TALLINN, Estonia - Officials in three strategic Baltic countries are sounding the alarm, appealing for more military assistance to fend off mounting aggression as war in Ukraine enters its fifth month.

NATO's eastern flank is home to Estonia, Latvia, and Lithuania. Like Ukraine, all three share borders with Russia. 

"In our corner of the world, one should always be aware of the threats coming from Russia," Kaimo Kuusk, Estonia's ambassador to Ukraine, told CBN News.

Kuusk says in his mind, Vladimir Putin is at war against freedom in Ukraine and along Russia's borders.

"He's afraid of freedom. He really thinks that freedom can be dangerous, and his end goal definitely is to turn Ukraine's path, to take the country, piece by piece," Kuusk said.

As Moscow continues its onslaught, there is fear that the Baltics could be Putin's next military target.

"It's foolish to believe that you can talk, to have open discussion on the table, with this kind of terrorist," Marek, a resident of Tallinn, Estonia, told CBN News.

All three countries are part of NATO and the European Union, yet there's unease here in Tallinn, that they, like the others, are unprepared to go toe-to-toe with Russia.

Estonia's Prime Minister recently warned that her country's historic capital would be "wiped off the map" if Russia attacked.

Despite their small sizes, Estonia, Latvia and Lithuania, have helped Ukraine since Russia's war started.

Estonia's contribution to the war in Ukraine has been rather significant given just how tiny this Baltic nation is. 

It's roughly about 1.3 million in population and the latest figures from the ministry of defense show that they've given nearly $250 million in humanitarian and military assistance, including the highly effective Javelin anti-tank missiles.

The 30 members of NATO will meet in Madrid this week, promising to bolster the defense of the Baltics.

"We will strengthen our forward defense. We will enhance our battle groups in the eastern part of the alliance up to brigade levels," said Jens Stoltenberg, NATO secretary-general, earlier in the week.

Stoltenberg added that the military alliance will dramatically increase the size of its rapid reaction force from 40,000 to 300,000 troops. All will be placed on high alert following Russia's invasion.

"This constitutes the biggest overhaul of our collective defense and deterrence since the Cold War," Stoltenberg said.

Still, anxiety grows by the day in towns like Kyrbarta, near Lithuania's border with Russia, as residents see more images of Russian atrocities in Ukraine.

"My feelings of fear are because of the war, as all people here in Lithuania," said Irina Duleva, a resident of Kyrbarta. "It's a normal thing given what is happening in Ukraine right now. I'm just thinking always, remembering always about it."

While French troops recently conducted a military exercise in Estonia, U.S. forces have also been beefing up their presence on the continent.  

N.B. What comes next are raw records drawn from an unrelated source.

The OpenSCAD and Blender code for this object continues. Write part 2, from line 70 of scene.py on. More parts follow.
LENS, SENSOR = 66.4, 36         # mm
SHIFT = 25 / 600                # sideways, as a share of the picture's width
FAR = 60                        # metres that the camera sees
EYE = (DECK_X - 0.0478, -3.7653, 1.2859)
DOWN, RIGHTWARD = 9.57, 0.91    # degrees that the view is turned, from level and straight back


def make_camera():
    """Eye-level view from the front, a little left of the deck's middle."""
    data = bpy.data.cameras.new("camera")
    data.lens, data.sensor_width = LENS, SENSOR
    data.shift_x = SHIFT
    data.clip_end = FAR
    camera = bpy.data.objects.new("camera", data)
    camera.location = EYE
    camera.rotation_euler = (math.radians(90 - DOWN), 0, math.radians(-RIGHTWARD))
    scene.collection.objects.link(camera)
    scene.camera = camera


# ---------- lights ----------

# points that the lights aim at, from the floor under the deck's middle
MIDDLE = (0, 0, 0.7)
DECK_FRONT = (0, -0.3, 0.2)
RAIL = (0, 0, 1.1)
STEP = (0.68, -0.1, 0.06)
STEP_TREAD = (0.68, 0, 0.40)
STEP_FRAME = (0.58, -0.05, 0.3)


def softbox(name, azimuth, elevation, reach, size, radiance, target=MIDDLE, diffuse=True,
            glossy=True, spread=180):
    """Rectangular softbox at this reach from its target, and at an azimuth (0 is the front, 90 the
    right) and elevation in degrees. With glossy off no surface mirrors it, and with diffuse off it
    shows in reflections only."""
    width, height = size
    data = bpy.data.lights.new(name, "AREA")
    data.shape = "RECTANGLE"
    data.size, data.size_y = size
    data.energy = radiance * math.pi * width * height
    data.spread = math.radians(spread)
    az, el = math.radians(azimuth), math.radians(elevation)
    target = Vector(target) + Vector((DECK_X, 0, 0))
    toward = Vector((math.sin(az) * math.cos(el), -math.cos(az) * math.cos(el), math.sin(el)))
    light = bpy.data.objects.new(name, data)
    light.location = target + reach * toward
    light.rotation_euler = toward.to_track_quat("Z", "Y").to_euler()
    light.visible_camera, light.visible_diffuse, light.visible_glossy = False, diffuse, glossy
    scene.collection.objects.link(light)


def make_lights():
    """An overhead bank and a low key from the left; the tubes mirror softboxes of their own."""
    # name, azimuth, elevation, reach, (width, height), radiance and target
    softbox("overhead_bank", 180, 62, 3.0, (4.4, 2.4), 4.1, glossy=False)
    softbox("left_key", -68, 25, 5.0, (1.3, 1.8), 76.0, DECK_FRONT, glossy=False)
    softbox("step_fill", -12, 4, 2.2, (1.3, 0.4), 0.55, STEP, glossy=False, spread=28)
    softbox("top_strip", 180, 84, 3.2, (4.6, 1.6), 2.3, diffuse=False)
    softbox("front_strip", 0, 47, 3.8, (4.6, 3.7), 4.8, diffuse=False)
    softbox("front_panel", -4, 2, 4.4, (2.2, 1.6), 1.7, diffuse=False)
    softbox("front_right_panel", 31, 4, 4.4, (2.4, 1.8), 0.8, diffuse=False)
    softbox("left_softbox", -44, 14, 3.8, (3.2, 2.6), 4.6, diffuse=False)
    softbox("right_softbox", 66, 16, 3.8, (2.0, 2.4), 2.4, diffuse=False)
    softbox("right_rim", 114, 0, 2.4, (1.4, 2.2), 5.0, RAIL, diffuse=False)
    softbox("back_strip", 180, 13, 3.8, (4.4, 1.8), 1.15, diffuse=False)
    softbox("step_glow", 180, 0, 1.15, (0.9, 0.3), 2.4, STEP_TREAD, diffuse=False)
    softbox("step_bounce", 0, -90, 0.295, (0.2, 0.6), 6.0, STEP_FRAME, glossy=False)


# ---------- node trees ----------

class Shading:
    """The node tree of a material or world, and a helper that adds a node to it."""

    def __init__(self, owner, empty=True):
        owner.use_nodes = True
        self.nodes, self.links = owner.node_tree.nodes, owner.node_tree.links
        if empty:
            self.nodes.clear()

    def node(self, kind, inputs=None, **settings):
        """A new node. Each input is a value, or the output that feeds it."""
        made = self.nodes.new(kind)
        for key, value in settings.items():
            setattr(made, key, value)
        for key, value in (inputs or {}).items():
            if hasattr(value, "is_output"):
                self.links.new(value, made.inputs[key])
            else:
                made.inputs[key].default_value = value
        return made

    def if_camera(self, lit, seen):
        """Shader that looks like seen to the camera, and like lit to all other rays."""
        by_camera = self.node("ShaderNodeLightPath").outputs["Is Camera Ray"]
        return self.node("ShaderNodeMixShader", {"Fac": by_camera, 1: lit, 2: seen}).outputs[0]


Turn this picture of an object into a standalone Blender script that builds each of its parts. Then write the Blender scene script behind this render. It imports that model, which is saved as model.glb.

There are 100,000 American troops in Europe today, up from about 65,000 in mid-February, just before Russia invaded Ukraine.

"Putin wanted to weaken the rules-based international order, but instead he galvanized the world by his actions," said Lloyd Austin, U.S. Secretary of Defense.

But now the question is whether this will be enough to stop Putin from venturing beyond Ukraine's borders.